荻窪Doctor’s コラム急性大動脈解離

2020.08.03(2020.09.11更新)

急性大動脈解離とステントグラフト治療

|オープンステントグラフト|上行弓部置換術|残存解離|遠隔期の瘤化|早期のステントグラフト治療|Stanford A型|Stanford B型|

急性大動脈解離とステントグラフト治療

心臓血管外科 医員 浅野竜太

当院は2011年より大動脈スーパーネットワークの重点病院として急性大動脈疾患の受け入れを行っています。急性大動脈解離の割合が多く、緊急手術を要する患者さんも多いです。

急性大動脈解離は大動脈の内膜に亀裂(エントリー)が入り、そこを起点として大動脈壁が裂ける病気で、上行大動脈に解離が及んでいるStanford A型とそれ以外のStanford B型に大別されます。基本的にStanford A型は緊急手術(人工血管置換術)が必要です。当院ではStanford A型の急性大動脈解離に対してオープンステントグラフトを用いた上行弓部置換術を積極的に行っています。この術式は広範囲の解離部分に対して治療効果が得られる利点があります。Stanford B型はまず降圧、安静による保存的治療が選択されますが、臓器虚血や大動脈破裂などがある場合は緊急手術が必要です。

Stanford A型、B型いずれにおいても大動脈解離は急性期を乗り越えることが重要ですが、胸部大動脈から腹部大動脈まで広範囲にわたって解離した大動脈を根治する(解離した部分をなくす)ことは難しいです。解離が残った部分が遠隔期に拡大して瘤化し、手術が必要となることもあります。

胸部大動脈ステントグラフト治療は動脈瘤に対する低侵襲治療として2008年から保険適応となった治療法です。2015年に大動脈解離へ適応が拡大されました。ステントグラフトを解離した大動脈に内挿することで、大動脈の内膜の亀裂(エントリー)を閉鎖して、解離して生じたスペース(偽腔)を縮小させ、もとの血液の通り道(真腔)を拡大させます。

以前は降圧、安静による保存的治療が主流であったStanford B型急性大動脈解離に対して、最近は積極的なステントグラフト治療が行われてきており、良好な成績が報告されています。急性期に大動脈解離に治療介入することで、遠隔期に残存解離部分が瘤化することを予防する効果も期待されています。

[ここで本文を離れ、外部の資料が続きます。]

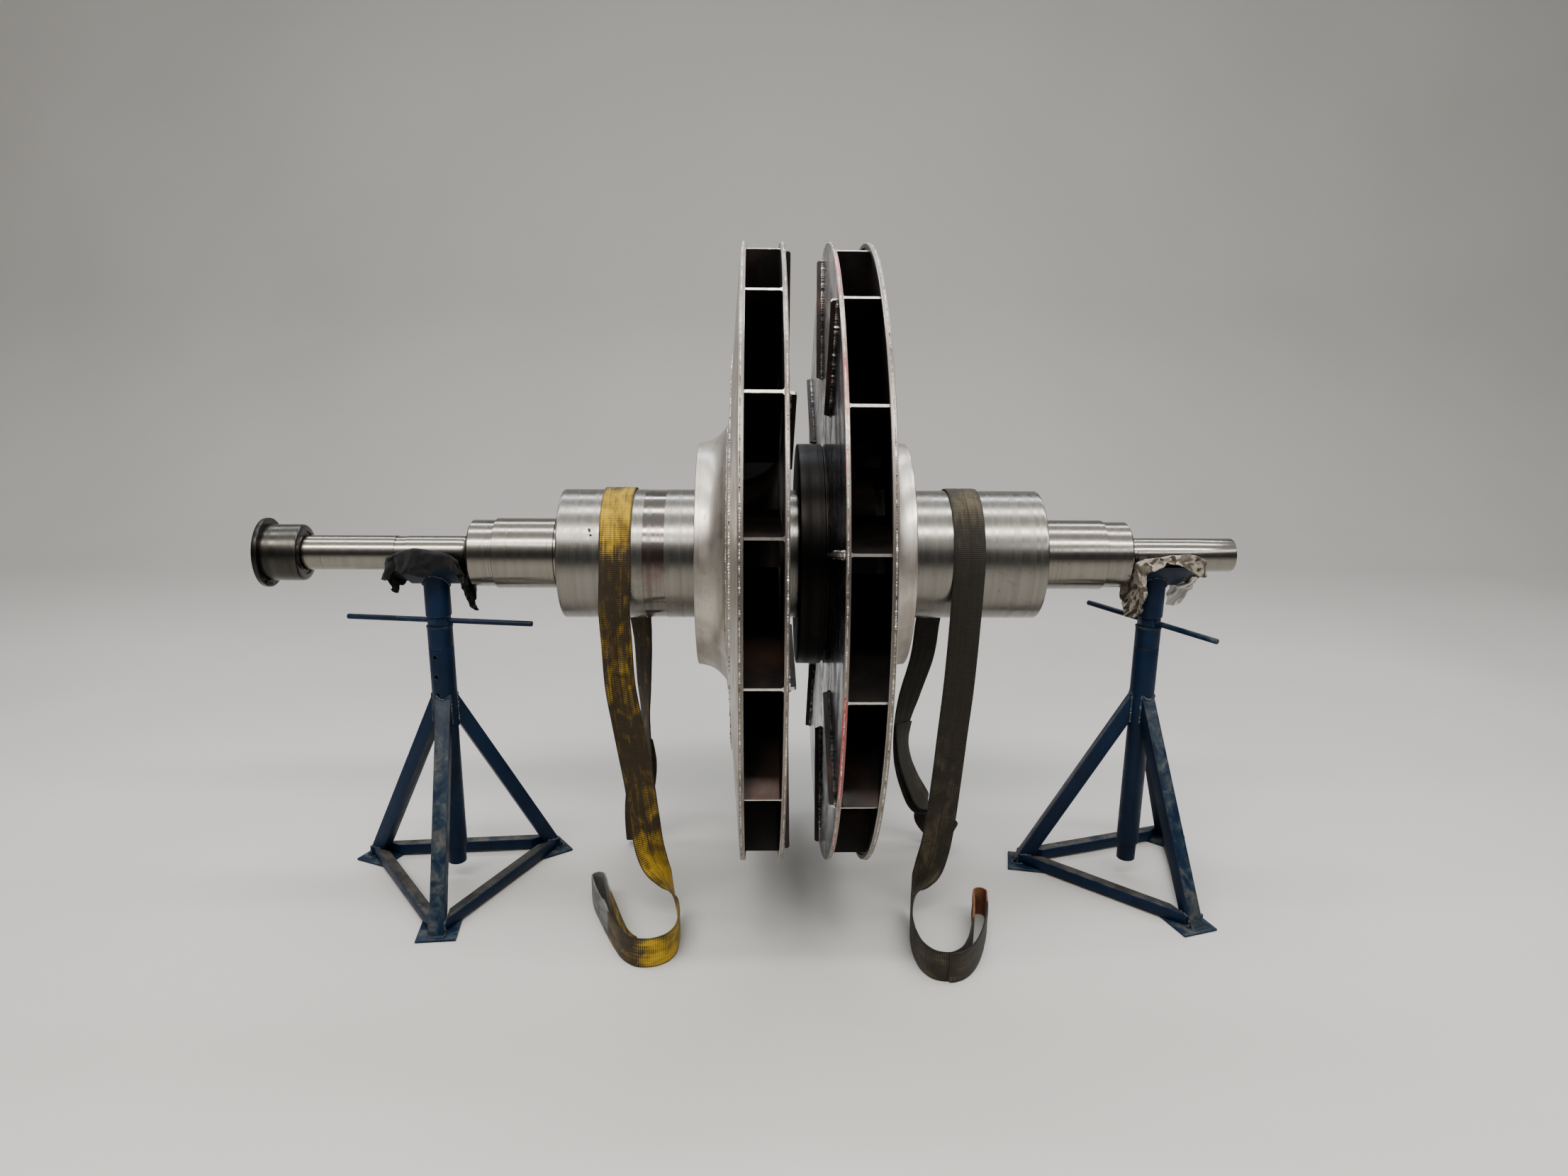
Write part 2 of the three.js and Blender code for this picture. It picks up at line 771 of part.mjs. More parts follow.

当院でもStanford B型解離ならびにStanford A型への人工血管置換術後に残存した解離部分に対して、遠隔期の瘤化が懸念される場合は早期にステントグラフト治療を行っています。治療介入のメリットとリスクの評価を常に行っていくことは必要ですが、低侵襲治療の進歩によって、より良い治療成績を目指して戦略も変化しています。

【70代後半 男性 急性大動脈解離Stanford B型】
急性期は保存的治療ののち退院。
その後、外来でのCT検査で胸部下行大動脈の大きなエントリーを認めたため、胸部大動脈ステントグラフト内挿術を施行した(発症より83日後)。
術直後より偽腔閉鎖、真腔拡大を認めている。

参考文献

1. Xiang D et al. Comparison of mid-term outcomes of endovascular repair and medical management in patients with acute uncomplicated type B aortic dissection. J Thorac Cardiovasc Surg, 2020. Pii:S0022-5223(19)40469-8. Doi:10.1016/j.jtcvs.2019.11.127

2. Uchida T et al. Thoracic endovascular aortic repair for aortic dissection. Ann Vasc Dis 2018;11:464-72.